The toothbrush must be selected and possibly trimmed to give a flat contact surface with most bristles aligned in one direction. Worn toothbrushes are often no use, as their splayed bristles point in every direction. Such a bristlebot may then rotate or oscillate, but without travelling. Some new brushes may have very vertical bristles that do not generate much movement, unless trimmed into a slope.

=== Group construction ===
Group construction of bristlebots is a popular science project for children, through schools, Maker Faires and similar.

Kits are available to 'simplify' assembly and add decoration, although this is very far from necessary.

=== Developments ===

Artbots or drawbots may be constructed by adding pens to a bristlebot, or using a few suitable pens as the bristles themselves. Such robots are used on a large sheet of paper, where they leave behind a drawn trail. This trail indicates the efficiency of the bristlebot, its distance travelled from the start relative to the circuitous distance along its crooked path.

Recent toothbrush heads, such as the Oral-B Pulsar, include rubber blades as well as stiff bristles.

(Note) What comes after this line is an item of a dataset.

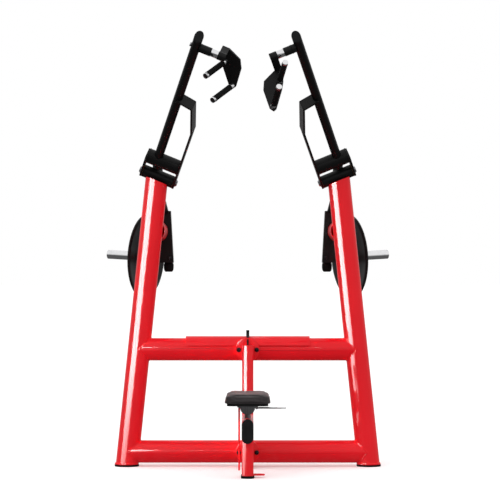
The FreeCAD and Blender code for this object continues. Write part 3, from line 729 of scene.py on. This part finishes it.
def bumper(name):
    """A rubber bumper on a stud, with a nut above it inside the carrier's edge."""
    corners = islands(f"carrier_bumper_{name}")[0]
    low, high = corners.min(0), corners.max(0)
    radius, height = (high[0] - low[0]) / 2, high[2] - low[2]
    top = Vector(((low[0] + high[0]) / 2, (low[1] + high[1]) / 2, high[2]))
    profile = [(0, 0), (radius * 0.86, 0), (radius * 0.86, 3 * MM), (radius * 0.97, 5 * MM),
               (radius, height * 0.35), (radius * 0.96, height * 0.72),
               (radius * 0.80, height * 0.93), (radius * 0.62, height), (radius * 0.28, height),
               (radius * 0.24, height - 4 * MM), (0, height - 4 * MM)]
    piece(f"rubber_bumper_{name}", turned(profile, looking(top, -Z), 64), f"lever_{name}",
          "rubber", f"carrier_bumper_{name}", smooth=35)
    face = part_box(f"weight_carrier_{name}")[0].y
    side = SIDES[name]
    at = Vector((top.x - side * 8 * MM, face, top.z + 26 * MM))
    piece(f"carrier_nut_{name}", hexagon(looking(at, -Y), 17 * MM, 7 * MM), f"lever_{name}",
          "black_oxide")


GRIP_RADIUS = 14.5 * MM
GRIP_BORE = 10 * MM
GRIP_RINGS = 15
PLAIN_END = 10 * MM


def grips(name):
    """Moulded rubber sleeves with raised rings between two smooth collars."""
    sleeves = []
    root, collar = GRIP_RADIUS - 0.6 * MM, GRIP_RADIUS + 0.6 * MM
    rim = GRIP_RADIUS - 1.5 * MM
    for corners in islands(f"grip_sleeves_{name}"):
        start, direction, length = round_solid(corners)
        profile = [(GRIP_BORE, 0), (rim, 0), (collar, 2 * MM), (collar, 6 * MM), (root, 8 * MM)]
        pitch = (length - 2 * PLAIN_END) / GRIP_RINGS
        for ring in range(GRIP_RINGS):
            at = PLAIN_END + ring * pitch
            profile += [(root, at), (GRIP_RADIUS, at + pitch * 0.2),
                        (GRIP_RADIUS, at + pitch * 0.6), (root, at + pitch * 0.8)]
        profile += [(root, length - 8 * MM), (collar, length - 6 * MM),
                    (collar, length - 2 * MM), (rim, length), (GRIP_BORE, length),
                    (GRIP_BORE, 0)]
        sleeves.append(turned(profile, looking(start, direction), 48))
    piece(f"ringed_grips_{name}", joined(*sleeves), f"handle_{name}", "rubber",
          f"grip_sleeves_{name}", smooth=28)


def lever_welds(name):
    """Beads where the cross tube meets the two side bars and at the hub, and the hub's bolt."""
    cross_reach, bar_face = 120 * MM, 82.4 * MM
    arm_offset, arm_radius, hub_root = 32 * MM, 22.5 * MM, 7.5 * MM
    centre, axis = joint_place(f"lever_{name}_pull")
    corners = islands(f"cross_tube_{name}")[0]
    middle = Vector(corners.mean(0))
    off = middle - axis * (middle - centre).dot(axis) - centre
    arm_line = off.normalized() * cross_reach
    for way, label in ((-1, "outer"), (1, "inner")):
        at = centre + arm_line + axis * way * bar_face
        bead(f"cross_weld_{label}_{name}", ring_points(looking(at, axis), 37.6 * MM), 2.2 * MM,
             f"lever_{name}")
    hub, hub_axis = joint_place(f"handle_{name}_swivel")
    at = hub - hub_axis * hub_root
    bead(f"hub_weld_{name}", ring_points(looking(at, hub_axis), 21.2 * MM), 1.6 * MM,
         f"lever_{name}")
    # the bolt's head sinks a millimetre into the round arm
    outer = hub - hub_axis * (arm_offset + arm_radius - MM)
    piece(f"hub_bolt_{name}", hexagon(looking(outer, -hub_axis), 19 * MM, 8 * MM),
          f"lever_{name}", "zinc")


# ---- seat --------------------------------------------------------------------------------

CUSHION_INSET = 3 * MM
VOXEL = 5 * MM
GLUED_DEPTH = 7 * MM
CLOTH_PRESSURE = 4.0
CLOTH_FRAMES = 20
CLOTH_LIMIT = 7 * MM
STITCH_BORDER = 24 * MM
STITCH_WIDTH = 5 * MM
STITCH_DEPTH = 1.8 * MM
WELT_INSET = 3.4 * MM
WELT_CORNER = 26.5 * MM


def cushion_form(low, high, inset):
    """A chamfered pad, a little smaller than the space it fills."""
    size = high - low
    centre = (low + high) / 2
    bm = bmesh.new()
    bmesh.ops.create_cube(bm, size=1)
    bmesh.ops.scale(bm, vec=(size.x - 2 * inset, size.y - 2 * inset, size.z - inset),
                    verts=bm.verts)
    upright = [e for e in bm.edges if abs(e.verts[0].co.z - e.verts[1].co.z) > size.z * 0.5]
    bmesh.ops.bevel(bm, geom=upright, offset=26 * MM, affect="EDGES", segments=6, profile=0.5,
                    material=-1)
    top = [e for e in bm.edges if all(v.co.z > 0 for v in e.verts)
           and any(abs(f.normal.z) < 0.5 for f in e.link_faces)]
    bmesh.ops.bevel(bm, geom=top, offset=9 * MM, affect="EDGES", segments=3, profile=0.5,
                    material=-1)
    bmesh.ops.translate(bm, vec=centre - Z * inset / 2, verts=bm.verts)
    return bm


def swell(made):
    """Puff the cushion up with cloth under pressure, and cap how far it moves."""
    remesh = made.modifiers.new("even", "REMESH")
    remesh.mode = "VOXEL"
    remesh.voxel_size = VOXEL
    apply_all(made)
    base = min(v.co.z for v in made.data.vertices)
    before = [v.co.copy() for v in made.data.vertices]
    glued = made.vertex_groups.new(name="glued")
    glued.add([v.index for v in made.data.vertices if v.co.z < base + GLUED_DEPTH], 1.0, "REPLACE")
    cloth = made.modifiers.new("puff", "CLOTH")
    cloth.settings.use_pressure = True
    cloth.settings.uniform_pressure_force = CLOTH_PRESSURE
    cloth.settings.effector_weights.gravity = 0.0
    cloth.settings.vertex_group_mass = "glued"
    cloth.settings.quality = 5
    cloth.point_cache.frame_start = 1
    cloth.point_cache.frame_end = CLOTH_FRAMES
    for number in range(1, CLOTH_FRAMES + 1):
        bpy.context.scene.frame_set(number)
    apply_all(made)
    for vert, rest in zip(made.data.vertices, before):
        move = vert.co - rest
        if move.length > CLOTH_LIMIT:
            vert.co = rest + move.normalized() * CLOTH_LIMIT
    bpy.context.scene.frame_set(1)


def apply_all(made):
    """Bake the modifiers of a piece into its mesh."""
    bpy.context.view_layer.update()
    seen = made.evaluated_get(bpy.context.evaluated_depsgraph_get())
    mesh = bpy.data.meshes.new_from_object(seen)
    old = made.data
    made.modifiers.clear()
    made.data = mesh
    bpy.data.meshes.remove(old)


def seat_cushion():
    """Foam under vinyl: crowned top, welted lower edge and a stitched border."""
    low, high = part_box("seat_cushion")
    made = piece("upholstered_cushion", cushion_form(low, high, CUSHION_INSET), "seat", "vinyl",
                 "seat_cushion", smooth=180)
    swell(made)
    sew_channels(made, low, high)
    subdivide = made.modifiers.new("soft", "SUBSURF")
    subdivide.levels = 1
    subdivide.render_levels = 1
    for polygon in made.data.polygons:
        polygon.use_smooth = True
    if not made.data.materials:
        made.data.materials.append(FINISHES["vinyl"])
    welt(low, high)


def sew_channels(made, low, high):
    """Press a stitched border line into the top."""
    centre = (low + high) / 2
    half = (high - low) / 2
    for vert in made.data.vertices:
        if vert.co.z < centre.z:
            continue
        edge = min(half.x - STITCH_BORDER - abs(vert.co.x - centre.x),
                   half.y - STITCH_BORDER - abs(vert.co.y - centre.y))
        vert.co.z -= STITCH_DEPTH * max(0.0, 1 - (edge / STITCH_WIDTH) ** 2)


def welt(low, high):
    """The piped cord sewn round the cushion's lower edge."""
    centre = (low + high) / 2
    half = (high - low) / 2 - Vector((WELT_INSET, WELT_INSET, 0))
    points = []
    for quarter in range(4):
        sx = 1 if quarter in (0, 3) else -1
        sy = 1 if quarter in (0, 1) else -1
        middle = Vector((centre.x + sx * (half.x - WELT_CORNER),
                         centre.y + sy * (half.y - WELT_CORNER), low.z + 3.5 * MM))
        for step in range(9):
            angle = pi / 2 * (quarter + step / 8)
            points.append(middle + Vector((cos(angle), sin(angle), 0)) * WELT_CORNER)
    bead("cushion_welt", points, 1.8 * MM, "seat", "vinyl")


def trip_lever():
    """A soft-edged plated paddle around the flat end of the release bar."""
    low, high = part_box("seat_trip_lever")
    paddle = bmesh.new()
    length, width, thick = 48 * MM, 18.5 * MM, 6.6 * MM
    bmesh.ops.create_cube(paddle, size=1)
    bmesh.ops.scale(paddle, vec=(length, width, thick), verts=paddle.verts)
    bmesh.ops.bevel(paddle, geom=paddle.edges[:], offset=2.6 * MM, affect="EDGES", segments=4,
                    profile=0.5, material=-1)
    z = (low.z + high.z) / 2
    bmesh.ops.translate(paddle, vec=(high.x - length / 2 + MM, (low.y + high.y) / 2, z),
                        verts=paddle.verts)
    piece("trip_paddle", paddle, "seat_trip", "chrome", smooth=60)


def seat_fixings():
    """Hexagon screws that hold the cushion board to the saddle."""
    low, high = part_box("seat_bracket")
    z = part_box("seat_board")[0].z
    screws = []
    for x in (low.x + 10 * MM, high.x - 10 * MM):
        for y in (low.y + 15 * MM, high.y - 15 * MM):
            at = Vector((x, y, z - 11 * MM))
            screws.append(hexagon(looking(at, -Z), 10 * MM, 4 * MM))
    piece("board_screws", joined(*screws), "seat", "zinc")


strip_card = set_the_stage()
rail_welds()
foot_welds()
domed_bolts()
capped_end()
ribbed_feet()
stop_pads()
for side_name in SIDES:
    guard_disc(side_name)
    axle_ends(side_name)
    bumper(side_name)
    grips(side_name)
    lever_welds(side_name)
seat_cushion()
trip_lever()
seat_fixings()
keep_shapes(replaced_nodes())
shine_only_on(strip_card, "red_paint")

These make an even better performing bristlebot that is faster in a straight line.

Domestic scrubbing brushes, with larger motors, may be used to make larger brushbots with equally simple construction.

By separating the drive across two brush heads, a bristlebot may begin to have steering control. Simple robotics with long-established circuitry may then be used to drive each side independently, with two motors. By controlling their relative power with regard to an external stimulus such as light, a robot with simple behaviours such as light-seeking or light avoidance, may be constructed.

This idea of creating a controllable, steerable BristleBot can be further extended by using a WiFi enabled micro controller to create a bristlebot that you can drive from a smartphone, or even teach to drive autonomously.

In BEAM robotics, a sophisticated bristlebot may begin to resemble a Walker, although these multi-legged robots are usually much more sophisticated, using multiple actuators with independent control.

== Commercial bristlebots ==
The popular Hexbug range of toy robots began with the Hexbug Nano, a bristlebot. Nano V2, a development of the original Nano released in 2013, has three additional flexible spines on their top surface. This gives them the new ability to climb vertically between two suitably spaced plates or tube walls. As the upper spines are only a narrow row, the 'bots are unstable when upside down and so become self-righting.

A variety of clear plastic tube habitats are offered with them. These range from a simple vertical tube to demonstrate climbing, through to multi 'bot habitats with multiple horizontal arenas linked by curved climbing tubes in clear plastic. A variety of additional construction set tube parts are available, including twisted tubes and funnels

The game Electric Football uses players with bristled bases to move across a vibrating playing field.